◆ TASK TO COMPLETE
Quote, with no changes, the lines that run from the top of the material to the line with "import Sketcher", both included.

◆ DATA EXTRACT
:::::

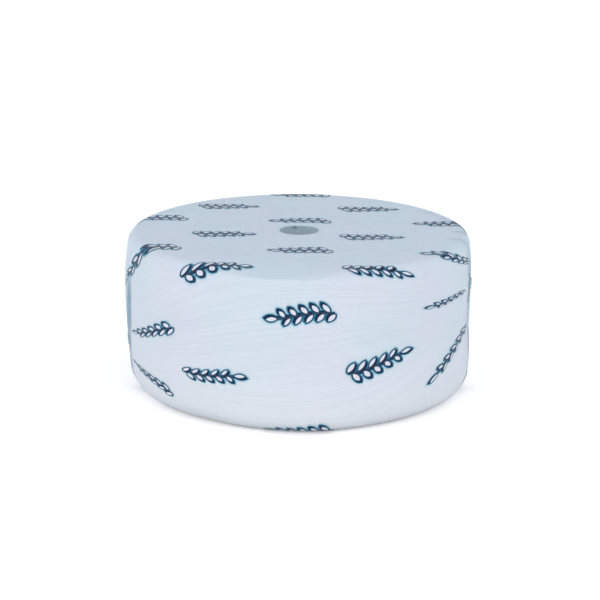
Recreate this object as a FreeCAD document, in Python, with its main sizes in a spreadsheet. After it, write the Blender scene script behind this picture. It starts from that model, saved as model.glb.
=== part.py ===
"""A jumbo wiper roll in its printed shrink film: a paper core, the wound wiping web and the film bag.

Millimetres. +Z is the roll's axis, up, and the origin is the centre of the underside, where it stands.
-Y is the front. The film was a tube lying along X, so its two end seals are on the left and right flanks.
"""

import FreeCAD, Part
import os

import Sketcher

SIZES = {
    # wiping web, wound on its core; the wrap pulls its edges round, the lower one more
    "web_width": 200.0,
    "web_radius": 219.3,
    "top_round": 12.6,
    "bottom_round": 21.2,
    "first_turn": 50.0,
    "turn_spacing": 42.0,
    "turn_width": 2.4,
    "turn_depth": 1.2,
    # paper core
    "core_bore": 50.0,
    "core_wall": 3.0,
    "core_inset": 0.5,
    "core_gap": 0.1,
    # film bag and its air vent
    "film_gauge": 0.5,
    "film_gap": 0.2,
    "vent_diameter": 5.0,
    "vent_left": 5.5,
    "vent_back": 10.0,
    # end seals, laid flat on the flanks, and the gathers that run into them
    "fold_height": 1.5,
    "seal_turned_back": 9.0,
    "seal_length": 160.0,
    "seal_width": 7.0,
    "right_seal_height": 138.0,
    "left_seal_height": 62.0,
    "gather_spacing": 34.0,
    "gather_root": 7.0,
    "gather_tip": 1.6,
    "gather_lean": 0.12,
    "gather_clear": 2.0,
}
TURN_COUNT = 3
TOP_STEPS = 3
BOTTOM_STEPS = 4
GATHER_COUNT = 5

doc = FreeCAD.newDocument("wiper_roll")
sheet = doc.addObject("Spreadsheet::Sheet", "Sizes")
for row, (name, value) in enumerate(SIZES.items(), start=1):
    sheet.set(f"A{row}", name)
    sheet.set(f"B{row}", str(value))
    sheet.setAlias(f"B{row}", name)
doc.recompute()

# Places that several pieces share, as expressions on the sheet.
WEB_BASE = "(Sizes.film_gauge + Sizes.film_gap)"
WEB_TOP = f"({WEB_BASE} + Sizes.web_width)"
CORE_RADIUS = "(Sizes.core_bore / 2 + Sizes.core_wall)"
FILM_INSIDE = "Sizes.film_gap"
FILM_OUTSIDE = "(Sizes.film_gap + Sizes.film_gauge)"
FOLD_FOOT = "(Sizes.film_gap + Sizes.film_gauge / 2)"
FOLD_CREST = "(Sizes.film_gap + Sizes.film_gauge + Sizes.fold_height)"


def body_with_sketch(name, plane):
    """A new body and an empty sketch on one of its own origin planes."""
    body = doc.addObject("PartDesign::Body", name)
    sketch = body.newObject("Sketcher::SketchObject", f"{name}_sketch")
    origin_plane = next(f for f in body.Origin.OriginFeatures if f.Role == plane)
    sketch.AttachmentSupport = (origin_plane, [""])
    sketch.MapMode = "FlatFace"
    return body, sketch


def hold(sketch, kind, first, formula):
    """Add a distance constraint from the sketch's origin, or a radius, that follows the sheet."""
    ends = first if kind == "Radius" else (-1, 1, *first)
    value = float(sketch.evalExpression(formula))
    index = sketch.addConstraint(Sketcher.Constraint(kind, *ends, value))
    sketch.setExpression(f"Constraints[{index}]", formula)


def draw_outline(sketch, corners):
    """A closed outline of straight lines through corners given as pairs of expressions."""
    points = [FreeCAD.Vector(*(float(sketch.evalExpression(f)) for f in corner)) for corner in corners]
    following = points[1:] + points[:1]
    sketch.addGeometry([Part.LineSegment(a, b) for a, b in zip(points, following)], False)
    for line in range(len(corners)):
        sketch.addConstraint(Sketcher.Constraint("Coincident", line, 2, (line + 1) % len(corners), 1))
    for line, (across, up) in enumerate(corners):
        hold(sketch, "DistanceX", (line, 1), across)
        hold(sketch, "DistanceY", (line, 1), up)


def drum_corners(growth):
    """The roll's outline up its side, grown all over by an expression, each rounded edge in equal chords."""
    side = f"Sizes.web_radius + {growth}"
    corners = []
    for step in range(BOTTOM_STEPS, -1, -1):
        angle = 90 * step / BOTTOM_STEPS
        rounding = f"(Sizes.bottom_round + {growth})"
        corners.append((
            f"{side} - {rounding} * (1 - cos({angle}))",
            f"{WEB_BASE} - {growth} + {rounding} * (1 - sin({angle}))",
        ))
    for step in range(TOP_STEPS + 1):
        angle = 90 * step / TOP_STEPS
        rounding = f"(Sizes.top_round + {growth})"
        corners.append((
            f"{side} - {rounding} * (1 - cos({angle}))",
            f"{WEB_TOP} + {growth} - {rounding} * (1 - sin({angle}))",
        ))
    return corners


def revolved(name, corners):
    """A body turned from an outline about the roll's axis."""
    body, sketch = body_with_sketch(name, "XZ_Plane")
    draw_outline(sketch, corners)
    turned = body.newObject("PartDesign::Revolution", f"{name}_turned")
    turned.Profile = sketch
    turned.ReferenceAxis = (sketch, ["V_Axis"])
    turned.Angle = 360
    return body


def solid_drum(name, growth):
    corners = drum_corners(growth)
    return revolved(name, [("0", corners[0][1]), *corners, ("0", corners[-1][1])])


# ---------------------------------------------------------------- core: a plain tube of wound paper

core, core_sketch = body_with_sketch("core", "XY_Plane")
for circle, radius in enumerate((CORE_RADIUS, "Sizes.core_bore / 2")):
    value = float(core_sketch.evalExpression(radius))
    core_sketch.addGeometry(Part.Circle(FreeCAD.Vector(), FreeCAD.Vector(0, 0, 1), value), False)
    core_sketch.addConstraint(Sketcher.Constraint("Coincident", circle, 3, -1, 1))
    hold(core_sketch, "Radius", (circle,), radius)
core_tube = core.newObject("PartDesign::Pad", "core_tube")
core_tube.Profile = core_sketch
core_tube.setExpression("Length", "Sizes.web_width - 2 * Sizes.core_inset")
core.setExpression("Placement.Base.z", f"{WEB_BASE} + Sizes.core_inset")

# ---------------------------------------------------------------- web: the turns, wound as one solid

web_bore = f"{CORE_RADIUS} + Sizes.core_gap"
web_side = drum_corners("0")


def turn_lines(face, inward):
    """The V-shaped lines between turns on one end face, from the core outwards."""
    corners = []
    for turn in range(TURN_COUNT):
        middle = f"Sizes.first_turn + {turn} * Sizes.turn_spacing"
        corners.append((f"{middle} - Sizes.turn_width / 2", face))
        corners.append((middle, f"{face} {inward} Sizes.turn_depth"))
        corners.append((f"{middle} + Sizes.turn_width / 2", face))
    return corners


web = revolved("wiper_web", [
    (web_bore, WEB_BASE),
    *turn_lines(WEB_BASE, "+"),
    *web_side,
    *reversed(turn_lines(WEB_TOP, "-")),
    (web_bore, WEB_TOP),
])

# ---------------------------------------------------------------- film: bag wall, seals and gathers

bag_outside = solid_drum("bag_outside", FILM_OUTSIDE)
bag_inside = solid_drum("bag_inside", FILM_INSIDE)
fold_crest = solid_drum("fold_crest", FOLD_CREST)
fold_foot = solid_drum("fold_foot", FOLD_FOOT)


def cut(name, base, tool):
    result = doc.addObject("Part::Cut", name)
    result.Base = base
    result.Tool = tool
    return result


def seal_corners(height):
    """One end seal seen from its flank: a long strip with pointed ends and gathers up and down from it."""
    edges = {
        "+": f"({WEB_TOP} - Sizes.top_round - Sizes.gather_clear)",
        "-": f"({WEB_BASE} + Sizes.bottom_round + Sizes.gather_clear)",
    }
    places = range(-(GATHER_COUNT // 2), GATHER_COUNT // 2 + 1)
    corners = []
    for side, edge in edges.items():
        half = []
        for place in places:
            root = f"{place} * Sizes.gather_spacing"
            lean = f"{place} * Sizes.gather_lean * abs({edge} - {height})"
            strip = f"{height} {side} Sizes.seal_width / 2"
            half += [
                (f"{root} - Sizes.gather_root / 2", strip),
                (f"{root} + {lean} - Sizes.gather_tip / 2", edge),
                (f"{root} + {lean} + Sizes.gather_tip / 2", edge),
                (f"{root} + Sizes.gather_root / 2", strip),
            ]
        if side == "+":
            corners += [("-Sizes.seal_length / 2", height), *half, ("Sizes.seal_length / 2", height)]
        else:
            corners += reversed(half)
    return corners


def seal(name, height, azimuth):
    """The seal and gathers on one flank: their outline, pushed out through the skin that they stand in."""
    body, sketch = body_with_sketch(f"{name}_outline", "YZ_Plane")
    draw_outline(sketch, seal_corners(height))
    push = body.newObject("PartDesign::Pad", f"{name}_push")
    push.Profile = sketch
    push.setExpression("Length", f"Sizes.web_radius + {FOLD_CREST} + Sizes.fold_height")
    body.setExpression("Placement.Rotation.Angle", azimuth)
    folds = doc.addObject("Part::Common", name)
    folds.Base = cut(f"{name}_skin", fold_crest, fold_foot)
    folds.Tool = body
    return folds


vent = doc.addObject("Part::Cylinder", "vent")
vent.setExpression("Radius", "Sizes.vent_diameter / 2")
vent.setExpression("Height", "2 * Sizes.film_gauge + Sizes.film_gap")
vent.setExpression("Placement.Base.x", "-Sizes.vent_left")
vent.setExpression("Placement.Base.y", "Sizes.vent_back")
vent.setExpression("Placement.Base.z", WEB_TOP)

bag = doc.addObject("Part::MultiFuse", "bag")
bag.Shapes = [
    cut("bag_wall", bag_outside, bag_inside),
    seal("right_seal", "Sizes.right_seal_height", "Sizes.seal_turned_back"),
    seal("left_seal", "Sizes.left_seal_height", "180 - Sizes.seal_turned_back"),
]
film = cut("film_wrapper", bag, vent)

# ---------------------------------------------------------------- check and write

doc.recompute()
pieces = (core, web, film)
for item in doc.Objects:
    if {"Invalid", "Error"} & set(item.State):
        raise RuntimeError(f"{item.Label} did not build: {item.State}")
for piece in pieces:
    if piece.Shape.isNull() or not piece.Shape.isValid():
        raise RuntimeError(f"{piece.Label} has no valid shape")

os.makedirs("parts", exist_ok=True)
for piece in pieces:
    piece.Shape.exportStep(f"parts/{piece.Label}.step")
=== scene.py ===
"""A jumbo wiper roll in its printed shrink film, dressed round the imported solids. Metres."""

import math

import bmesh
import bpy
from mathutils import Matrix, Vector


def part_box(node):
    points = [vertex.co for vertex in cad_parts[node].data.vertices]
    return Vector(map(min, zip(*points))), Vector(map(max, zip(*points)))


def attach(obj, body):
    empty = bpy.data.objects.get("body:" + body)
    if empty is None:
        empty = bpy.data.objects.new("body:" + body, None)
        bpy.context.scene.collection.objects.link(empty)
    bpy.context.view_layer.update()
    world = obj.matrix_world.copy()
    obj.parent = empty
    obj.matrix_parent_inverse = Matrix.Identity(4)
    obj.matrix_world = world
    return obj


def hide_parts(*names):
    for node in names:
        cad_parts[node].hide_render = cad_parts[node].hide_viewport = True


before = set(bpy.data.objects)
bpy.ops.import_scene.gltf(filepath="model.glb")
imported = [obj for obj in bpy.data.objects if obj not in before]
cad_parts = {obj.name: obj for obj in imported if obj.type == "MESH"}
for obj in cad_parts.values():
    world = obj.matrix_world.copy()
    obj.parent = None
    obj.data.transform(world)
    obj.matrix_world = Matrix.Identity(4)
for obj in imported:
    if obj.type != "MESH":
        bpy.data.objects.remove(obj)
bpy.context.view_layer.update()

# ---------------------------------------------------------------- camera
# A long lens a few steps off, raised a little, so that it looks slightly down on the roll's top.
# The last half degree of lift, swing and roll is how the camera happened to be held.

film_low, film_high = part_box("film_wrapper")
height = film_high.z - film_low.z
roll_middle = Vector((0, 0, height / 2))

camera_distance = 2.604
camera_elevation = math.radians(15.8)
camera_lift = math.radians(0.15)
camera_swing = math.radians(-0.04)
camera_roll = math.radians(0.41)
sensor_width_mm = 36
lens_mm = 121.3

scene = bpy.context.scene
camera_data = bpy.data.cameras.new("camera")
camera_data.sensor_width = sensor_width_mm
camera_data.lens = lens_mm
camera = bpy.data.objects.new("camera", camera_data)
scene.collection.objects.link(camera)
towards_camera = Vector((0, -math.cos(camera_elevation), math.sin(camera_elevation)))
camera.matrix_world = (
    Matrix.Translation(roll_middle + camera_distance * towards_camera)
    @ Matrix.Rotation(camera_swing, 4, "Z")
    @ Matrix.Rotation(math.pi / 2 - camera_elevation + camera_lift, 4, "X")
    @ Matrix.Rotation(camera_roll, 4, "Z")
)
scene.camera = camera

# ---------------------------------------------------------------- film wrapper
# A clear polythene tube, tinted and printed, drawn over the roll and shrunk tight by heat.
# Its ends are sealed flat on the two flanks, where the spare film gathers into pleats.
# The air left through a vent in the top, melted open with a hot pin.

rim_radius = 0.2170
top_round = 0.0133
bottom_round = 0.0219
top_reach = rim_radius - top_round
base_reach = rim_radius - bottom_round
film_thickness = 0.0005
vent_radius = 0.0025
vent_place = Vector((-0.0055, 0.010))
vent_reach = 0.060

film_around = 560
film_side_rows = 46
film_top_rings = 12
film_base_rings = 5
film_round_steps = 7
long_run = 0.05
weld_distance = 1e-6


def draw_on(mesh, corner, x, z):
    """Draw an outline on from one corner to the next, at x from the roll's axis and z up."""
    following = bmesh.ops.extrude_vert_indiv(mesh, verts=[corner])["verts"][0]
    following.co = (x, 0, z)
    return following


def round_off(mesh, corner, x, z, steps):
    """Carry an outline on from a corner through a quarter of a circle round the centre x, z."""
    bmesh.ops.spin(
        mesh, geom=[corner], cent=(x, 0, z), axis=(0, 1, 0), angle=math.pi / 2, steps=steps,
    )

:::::

◆ IN RESPONSE
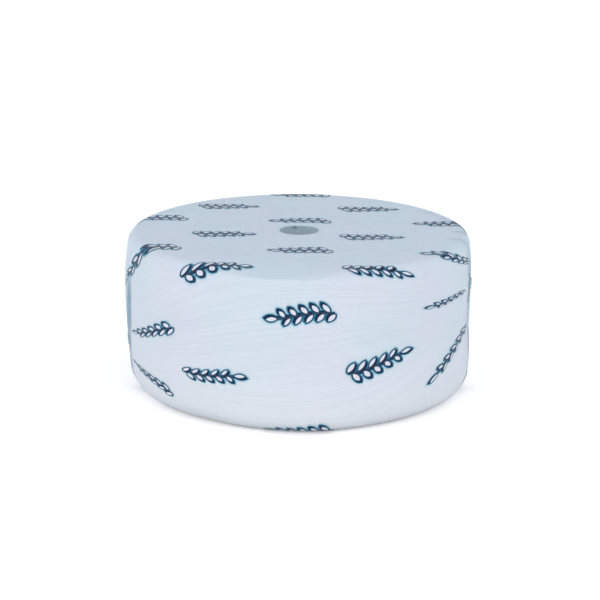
Recreate this object as a FreeCAD document, in Python, with its main sizes in a spreadsheet. After it, write the Blender scene script behind this picture. It starts from that model, saved as model.glb.
=== part.py ===
"""A jumbo wiper roll in its printed shrink film: a paper core, the wound wiping web and the film bag.

Millimetres. +Z is the roll's axis, up, and the origin is the centre of the underside, where it stands.
-Y is the front. The film was a tube lying along X, so its two end seals are on the left and right flanks.
"""

import FreeCAD, Part
import os

import Sketcher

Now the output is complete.